Cross Country Running
Stadiums are for spectators. We runners have nature and that is much better.
Juha Väätäinen, Finland
The start of a World Cross Country event is like riding a horse in the middle of a buffalo stampede. It's a thrill if you keep up, but one slip and you're nothing but hoof prints.
Ed Eyestone
The freedom of Cross Country is so primitive. It's woman vs. nature.
Lynn Jennings
The footing was really atrocious. I loved it. I really like Cross Country; you're one with the mud.
Lynn Jennings
Get out well, but not too quickly, move through the field, be comfortable. Strategy-wise, go with your strengths. If you don't have a great finish, you must get away to win. I've always found it effective to make a move just before the crest of a hill. You get away just a little and you're gone before your opponent gets over the top. Also, around a tight bend, take off like holy hell. I've done that a number of times. You should not be flying down the home straight. Most of your efforts should have been put forth earlier.
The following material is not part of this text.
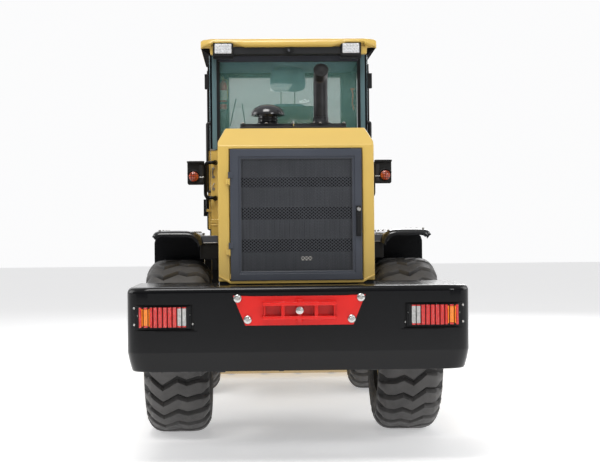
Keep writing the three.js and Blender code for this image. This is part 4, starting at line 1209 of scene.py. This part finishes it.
def pad(name, c, half, mt, k=0.30, seams=(), rot=0.0, taper=0.0):
    """Crowned cushion: a superellipsoid with its corners drawn in and sewn channels."""
    nu, nv = 44, 26
    g = Geo()
    hx, hy, hz = half
    vs = []
    rows = []

    def sp(v, e):
        return math.copysign(abs(v) ** e, v)

    for j in range(nv + 1):
        ph = -math.pi / 2 + math.pi * j / nv
        for i in range(nu):
            th = 2 * math.pi * i / nu
            x = sp(math.cos(ph), k) * sp(math.cos(th), k) * hx
            y = sp(math.cos(ph), k) * sp(math.sin(th), k) * hy
            z = sp(math.sin(ph), k) * hz
            crown = 1 + 0.10 * (1 - (x / hx) ** 2) * (1 - (z / hz) ** 2)
            y *= crown
            x *= 1 - taper * (z / hz)
            for s_ in seams:
                y -= math.copysign(9, y) * math.exp(-((x - s_ * hx) / 9) ** 2) * (1 if abs(y) > hy * 0.5 else 0)
            if rot:
                y, z = y * math.cos(rot) - z * math.sin(rot), y * math.sin(rot) + z * math.cos(rot)
            vs.append((c[0] + x, c[1] + y, c[2] + z))
    fs = []
    for j in range(nv):
        for i in range(nu):
            a, b = j * nu + i, j * nu + (i + 1) % nu
            fs.append((a, b, b + nu, a + nu))
    g.add(vs, fs)
    bmk = g.make(name, "rear_chassis", [mt])
    w = bmk.modifiers.new("weld", "WELD")
    w.merge_threshold = 0.0006
    bmk.data.set_sharp_from_angle(angle=math.radians(80))
    return bmk


pad("seat_cushion", (0, -560, 1935), (245, 225, 50), SEATM, 0.35)
pad("seat_backrest", (0, -845, 2262), (225, 48, 318), SEATM, 0.42, seams=(-0.55, 0.55), rot=0.105, taper=0.16)
pad("seat_headrest", (0, -893, 2776), (142, 44, 100), SEATM, 0.50, rot=0.05, taper=0.06)
g = Geo()
for x in (-56, 56):
    g.tube([(x, -884, 2540), (x, -893, 2720)], 6.5, 12)
g.make("headrest_posts", "rear_chassis", [STEEL])
g = Geo()
g.prism([(-900, 1910), (-892, 1910), (-948, 2552), (-956, 2552)], -205, 205, "x")
g.make("seat_back_cover", "rear_chassis", [PLASTIC], bevel=3, seg=2)
for sx in (-1, 1):
    g = Geo()
    g.box(sx * 262 - 28, sx * 262 + 28, -800, -470, 2130, 2172, 0)
    g.tube([(sx * 240, -800, 2140), (sx * 236, -826, 2060), (sx * 225, -830, 1960)], 14, 12)
    g.make("armrest_%s" % ("left" if sx < 0 else "right"), "rear_chassis", [PLASTIC], bevel=12, seg=3)
# instrument housing and dials, side consoles, levers, floor mat
g = Geo()
g.prism([(-150, 2010), (-70, 2010), (-20, 2085), (-40, 2110), (-120, 2085)], -130, 130, "x")
g.make("instrument_pod", "rear_chassis", [PLASTIC], bevel=6, seg=3)
g = Geo()
for k in range(3):
    g.lathe((-78 + k * 78, -128, 2060), (0, -0.85, 0.52), [(0, 0), (24, 0), (24, 4), (21, 6), (0, 6)], 24, 0)
g.make("instrument_dials", "rear_chassis", [FRIT])
g = Geo()
g.box(330, 470, -720, -360, 1502, 1980, 0)
g.box(-470, -330, -720, -360, 1502, 1900, 0)
g.make("side_consoles", "rear_chassis", [PLASTIC], bevel=14, seg=3)
g = Geo()
for k, x in enumerate((370, 410, 450)):
    g.tube([(x, -480, 1978), (x, -470, 2080)], 5, 10)
    g.lathe((x, -470, 2072), (0, 0.1, 1), [(0, 0), (10, 4), (16, 18), (15, 30), (8, 38), (0, 40)], 18)
g.make("work_levers", "rear_chassis", [PLASTIC])
g = Geo().box(-560, 560, -1080, 10, 1500.5, 1508, 0)
g.make("cab_floor_mat", "rear_chassis", [CARPET], bevel=2)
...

John Treacy, Ireland's two-time world cross country champion (1978, 1979)
School cross country runs started because the rugby pitches were flooded. There was an alternative: extra studying. This meant there were plenty of runners on sports afternoons.
Gordon Pirie
When I was about 14 or 15, and running in a pretty muddy cross country race, one of my shoes stuck in the mud and came off. Boy, was I wild. To think that I had trained hard for this race and didn't do up my shoelace tightly enough! I really got aggressive with myself, and I found myself starting to pass a lot of runners. As it turned out, I improved something like twenty places in that one race. But I never did get my shoe back.
Rob de Castella
We told our guys to hold on for 30 minutes of agony for 12 months of glory.
Coach John McDonnell, after Arkansas won the 1993 Ncaa Cross Country title
Cross Country is like poker. You have to be holding five good cards all the time.
Rollie Geiger, North Carolina State Coach
I prefer running without shoes. My toes didn't get cold. Besides, if I'm in front from the start, no one can step on them.
Michelle Dekkers, the barefoot South African runner who won the 1989 Ncaa cross country title for Indiana
A running machine, that glides over mud, crud and goop.
Ed Eyestone's definition of Kenyan ace John Ngugi
The secret of cross country is to do everything we on the track and take it into the bush.